Me too, but....
I've never been called a gringo (I'm black), this is neither positive or negative. i think Dominicans do see American blacks as somewhat different because it's only been in the past few years that blacks have been financially able to afford trips to other countries. this can be backed up by the number of passports issued to US blacks as compared to other colors and countries. i think they may not approach you at first but eventually they will.
bottom line: the name of the game is $RD !!!!
I am also a Black American and I have been referred to as gringo often ( I have also been referred to in different ways as well), which actually surprised me at first as I assumed a gringo was a White American. But as you say it is all good, as I notice that Dominicans often tend to refer to people by the color of their skin etc. (ie. Morena, Moreno, Rubia etc.), and they don't do it with the intention of anything derogatory.

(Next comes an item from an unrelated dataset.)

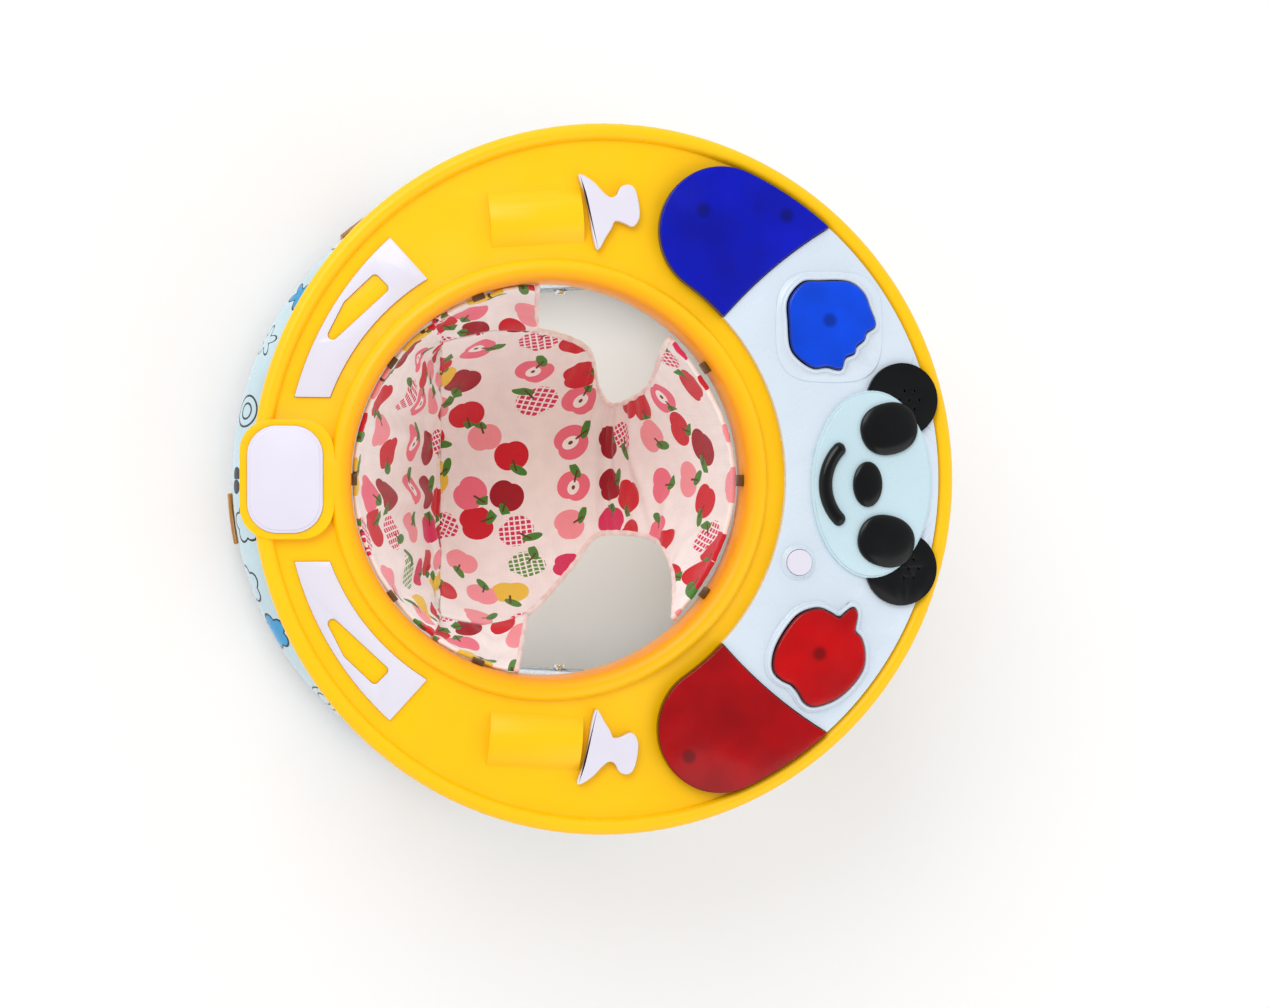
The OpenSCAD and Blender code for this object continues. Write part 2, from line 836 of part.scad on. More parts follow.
module apple_spring() {
    color(chrome) coil(apple_at, 8, 0.6);
}

module music_spring() {
    color(chrome) coil(music_at, 6, 0.5);
}

// ---------------------------------------------------------------- animal face

face_at = [223, -3];
face_h = 5;
ear_at = [[250, 70], [250, -76]];
grille_holes = [for (e = ear_at) for (k = [0 : 6])
    e + (k == 0 ? [6, 0] : [6, 0] + 9 * [cos(60 * k), sin(60 * k)])];

module panda_face() {
    color("#dff0f4") {
        plate(panel_z, panel_z + face_h - 1.5) translate(face_at) polygon(oval(face_a, face_b));
        plate(panel_z + face_h - 1.5 - eps, panel_z + face_h)
            translate(face_at) polygon(oval(face_a - 2, face_b - 2));
    }
}

module panda_ears() {
    color("#16191d") difference() {
        plate(panel_z, panel_z + face_h - 1) difference() {
            for (e = ear_at) translate(e) circle(ear_r);
            translate(face_at) polygon(oval(face_a + lay_gap, face_b + lay_gap));
        }
        for (p = grille_holes) translate([p.x, p.y, panel_z - 1]) cylinder(r = 1.3, h = 10, $fn = 24);
    }
}

module panda_features() {
    smile_r = 43;
    smile_half = 52;
    smile_x = 223.5;
    top = panel_z + face_h;
    color("#0c0f14") {
        plate(top, top + 2.5) {
            translate([237, 45]) polygon(oval(25.6, 22.4, 48));
            translate([235, -52]) polygon(oval(25.6, 22.4, 48));
            translate([218, -3]) polygon(oval(13, 19.5, 48));
            translate([smile_x, -3]) {
                intersection() {
                    difference() {
                        circle(smile_r + 6);
                        circle(smile_r - 6);
                    }
                    polygon([[0, 0], 100 * [cos(180 - smile_half), sin(180 - smile_half)], [-160, 0],
                        100 * [cos(180 + smile_half), sin(180 + smile_half)]]);
                }
                for (s = [-1, 1]) rotate(180 + s * smile_half) translate([smile_r, 0]) circle(6);
            }
        }
    }
}

// ---------------------------------------------------------------- electronics

battery_at = [236, 0];
door_x = 56;
door_y = 60;
speaker_at = [246, 66];
speaker_r = 25;
board_posts = [[158, 0], [188, 70], [172, 165], [188, -68], [150, -185], [210, 105]];

module speaker() {
    color("#26282b") translate([speaker_at.x, speaker_at.y, 0]) {
        translate([0, 0, cover_top]) cylinder(r = 15, h = 8);
        translate([0, 0, cover_top + 8 - eps]) cylinder(r1 = 12, r2 = speaker_r - 2, h = 9);
        translate([0, 0, cover_top + 17 - 2 * eps]) cylinder(r = speaker_r, h = 3);
    }
}

module circuit_board() {
    color("#1f6b3a") {
        plate(board_z, board_z + board_t) difference() {
            intersection() {
                circle(246);
                polygon([[0, 0], 400 * [cos(48), sin(48)], [400, 0], 400 * [cos(52), -sin(52)]]);
            }
            translate(centre) circle(panel_in_r);
            translate([battery_at.x + 20, 0]) square([door_x + 52, door_y + 12], center = true);
            translate(speaker_at) circle(speaker_r + 2);
        }
        translate([170, 30, board_z + board_t - eps]) cube([14, 14, 3]);
        translate([172, -30, board_z + board_t - eps]) cube([10, 18, 2.5]);
    }
}

module battery_box() {
    inner_h = 18;
    box_x = door_x + 2;
    box_y = door_y + 2;
    color("#2e3034") translate([battery_at.x, battery_at.y, cover_top]) difference() {
        translate([-box_x / 2 - 2, -box_y / 2 - 2, 0]) cube([box_x + 4, box_y + 4, inner_h + 2]);
        translate([-box_x / 2, -box_y / 2, -1]) cube([box_x, box_y, inner_h + 1]);
    }
    color("#c7a53a") for (k = [-1, 0, 1])
        translate([battery_at.x + 16 * k, 0, cover_top + 8.6]) {
            cyl_y(7.1, -25, 24);
            cyl_y(2.6, 23.9, 25.4);
        }
}

module battery_door() {
    color("#e0ac00") translate([battery_at.x, battery_at.y, 0]) {
        translate([-door_x / 2 + lay_gap, -door_y / 2 + lay_gap, cover_z])
            cube([door_x - 2 * lay_gap, door_y - 2 * lay_gap, wall]);
        for (k = [-1, 0, 1])
            translate([16 * k - 4, -20, cover_top - eps]) cube([8, 40, 1.2]);
    }
}

// ---------------------------------------------------------------- cloth seat

seat_top = hook_z - lay_gap;
seat_floor = deck_z - seat_depth;
floor_t = 2 * cloth;
// Radius of the cloth walls at the floor
seat_floor_r = 100;
// Azimuth where the back wall starts, mirrored where it ends
back_from = 97;
// Half of the front wall's angle
front_half = 45;
// Half the width of the cloth between the leg holes
neck = 58;

// A stretch of the hanging cloth wall: a cone round the opening's centre
module seat_wall(from, to) {
    translate(centre) rotate(from) rotate_extrude(angle = to - from)
        polygon([[opening_r - 0.5, seat_top], [opening_r - 0.5 - cloth, seat_top],
            [seat_floor_r - cloth, seat_floor + floor_t + lay_gap],
            [seat_floor_r, seat_floor + floor_t + lay_gap]]);
}

module seat_back() {
    color("#f0dcdc") seat_wall(back_from, 360 - back_from);
}

module seat_front() {
    color("#f0dcdc") seat_wall(-front_half, front_half);
}

module seat_bottom() {
    color("#ecd6d6") plate(seat_floor, seat_floor + floor_t) translate(centre) {
        intersection() {
            circle(seat_floor_r);
            polygon([[0, 0], base_r * [cos(back_from), sin(back_from)], [-2 * base_r, 0],
                base_r * [cos(back_from), -sin(back_from)]]);
        }
        intersection() {
            circle(seat_floor_r);
            polygon([[0, 0], [base_r, base_r], [base_r, -base_r]]);
        }
        translate([-30, -neck]) square([88, 2 * neck]);
    }
}

// ---------------------------------------------------------------- assembly

base_ring();
base_print_cover();
rim_bumpers();
stop_pads();
base_pivot_brackets();
base_hardware();
slide_guides();
for (i = [1 : caster_n]) {
    caster_yoke(i);
    caster_axle(i);
    caster_wheel(i);
}
inner_leg_tube();
inner_leg_ends();
outer_leg_tube();
outer_leg_ends();
outer_leg_hardware();
tray_shell();
tray_underside();
tray_pivot_brackets();
tray_pivot_pins();
height_racks();
underside_screws();
back_badge();
back_inlays();
bottle_teats();
seat_hooks();
toy_panel();
blue_cap();
red_cap();
button_surrounds();
panda_face();
panda_ears();
panda_features();
fruit_button();
apple_button();
music_button();
fruit_spring();
apple_spring();
music_spring();
speaker();
circuit_board();
battery_box();
battery_door();
seat_back();
seat_bottom();
seat_front();
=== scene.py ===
"""Looks of the round baby walker: materials, hung cloth seat, domed toy pieces, floor, light and camera."""
import json
import math

import bmesh
import bpy
from mathutils import Matrix, Vector


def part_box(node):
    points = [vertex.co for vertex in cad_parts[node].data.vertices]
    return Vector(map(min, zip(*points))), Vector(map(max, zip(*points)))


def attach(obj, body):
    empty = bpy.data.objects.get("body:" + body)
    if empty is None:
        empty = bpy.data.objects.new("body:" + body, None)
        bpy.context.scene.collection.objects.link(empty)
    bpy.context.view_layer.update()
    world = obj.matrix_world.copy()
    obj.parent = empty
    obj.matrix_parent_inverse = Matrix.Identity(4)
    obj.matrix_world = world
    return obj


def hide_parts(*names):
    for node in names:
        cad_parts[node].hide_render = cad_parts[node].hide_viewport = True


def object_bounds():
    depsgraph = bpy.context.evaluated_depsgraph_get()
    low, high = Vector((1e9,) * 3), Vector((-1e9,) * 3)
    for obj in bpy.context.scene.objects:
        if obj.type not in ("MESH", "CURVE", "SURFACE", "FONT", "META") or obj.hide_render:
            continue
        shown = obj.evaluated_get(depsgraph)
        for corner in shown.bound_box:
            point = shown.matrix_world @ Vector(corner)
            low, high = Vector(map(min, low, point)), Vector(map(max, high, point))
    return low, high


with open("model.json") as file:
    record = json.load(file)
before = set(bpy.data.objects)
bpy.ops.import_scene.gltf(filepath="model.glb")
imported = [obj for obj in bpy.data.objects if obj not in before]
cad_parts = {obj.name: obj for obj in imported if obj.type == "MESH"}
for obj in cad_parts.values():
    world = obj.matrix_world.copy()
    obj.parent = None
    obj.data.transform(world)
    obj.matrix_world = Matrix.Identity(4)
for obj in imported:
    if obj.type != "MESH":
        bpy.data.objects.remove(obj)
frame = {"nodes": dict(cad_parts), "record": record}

CAD_BOX = [list(corner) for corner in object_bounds()]
NODES = frame["nodes"]
PI = math.pi


def middle(node):
    """Centre of a CAD node's box."""
    low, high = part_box(node)
    return (low + high) / 2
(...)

Here are a couple of definitions along with the others that have been shared thus far:
n. Offensive Slang, pl., -gos.
Used as a disparaging term for a foreigner in Latin America, especially an American or English person.
[Spanish, foreign, foreign language, gibberish, probably alteration of griego, Greek, from Latin Graecus. See Greek.]
WORD HISTORY In Latin America the word gringo is an offensive term for a foreigner, particularly an American or English person. But the word existed in Spanish before this particular sense came into being. In fact, gringo may be an alteration of the word griego, the Spanish development of Latin Graecus, "Greek." Griego first meant "Greek, Grecian," as an adjective and "Greek, Greek language," as a noun. The saying "It's Greek to me" exists in Spanish, as it does in English, and helps us understand why griego came to mean "unintelligible language" and perhaps, by further extension of this idea, "stranger, that is, one who speaks a foreign language." The altered form gringo lost touch with Greek but has the senses "unintelligible language," "foreigner, especially an English person," and in Latin America, "North American or Britisher." Its first recorded English use (1849) is in John Woodhouse Audubon's Western Journal: "We were hooted and shouted at as we passed through, and called 'Gringoes.'"
then you also have this:
Gringo is a Spanish word used in Mexico and other parts of Latin America, generally to denote people from the United States. The term can be applied to any person who is known, or assumed to be from the United States regardless of race, or it can denote a strong association or assimilation into American society and culture. The term in its functional use is mostly encountered by Americans traveling abroad to Spanish speaking countries.[citation needed] The American Heritage Dictionary classifies gringo as "offensive slang," "usually disparaging," and "often disparaging."[1] Hispanophones disagree on whether the term is derogatory.[citation needed]
It kind of reminds me of the term, "Yankee", originally used by Southerners to refer to people from the north. To some it was a derogatory term, to others it was nothing more than for identification of where someone hailed from.